Young people are giving me hope. They’re taking the lead in gun control, #MeToo, becoming activists. Young men are behaving differently to women. That gives me hope. When I see highly-educated young people, I see their relationships being more equal than our generation, when men weren’t as comfortable with women in equal power or making more money. I think it’s this way among a highly-educated, elite group. I know there are socioeconomic differences. We have this issue of privilege. There are at least two Americas. There’s privilege and white privilege, and that’s a big issue. But I feel that young people…when it comes to any kind of diversity (racial, gender, sexual orientation)…seem so much more open. Older generations still feel very blocked.

Susan: Young women also have to be encouraged not to opt out. It’s a hard thing to decide to work full-time for a long…well, forever. I couldn’t imagine another path for me. I’m a power monger (and have been since I was 6!). I can’t imagine not having the intellectually-stimulating life I have now.

Judy: A lot of young men and women are asking, “Is it worth selling out the other parts of my life?” the ability to smell the roses.…

Susan: Part of the problem is that women don’t know other women’s stories. There are a lot of accomplished women out there—who aren’t the Carly Fiorinas and Sheryl Sandbergs. There are so few opportunities to hear about their paths and their stories and the things they’ve done.

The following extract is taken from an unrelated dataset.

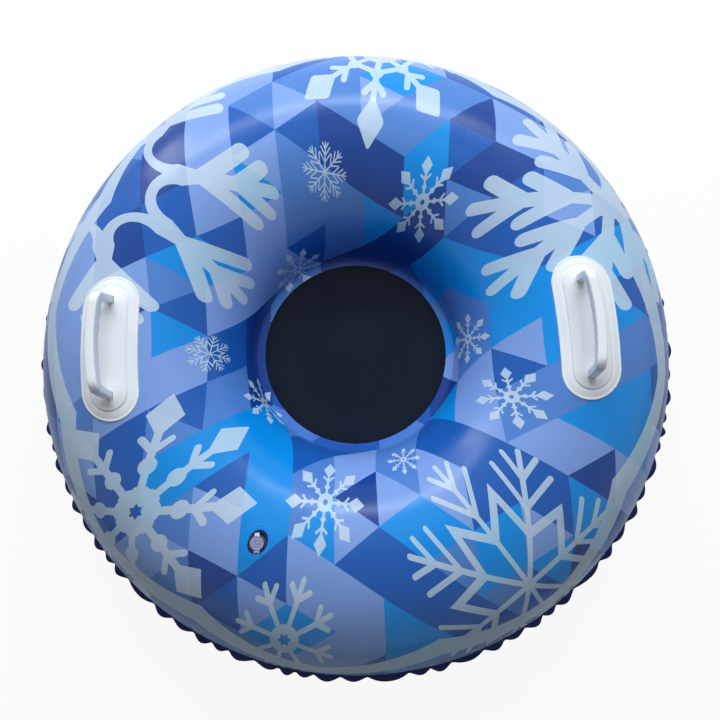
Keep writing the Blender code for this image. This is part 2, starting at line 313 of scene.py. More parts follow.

The National Women’s History Museum ran a salon in New York and there was a dinner afterward for the host committee, so there were about twelve of us. We went around the table and talked about ourselves. The most fascinating things emerged about these women. What a waste that their stories aren’t known!

Cathy: Our marketing director is a millennial. She’ll hear me say how things used to be, like in the mid-80s when they’d hired only the 2nd woman ever to lead a major Red Cross chapter. She was stunned. Maybe our generation was the same, to be so surprised at how far we’d come.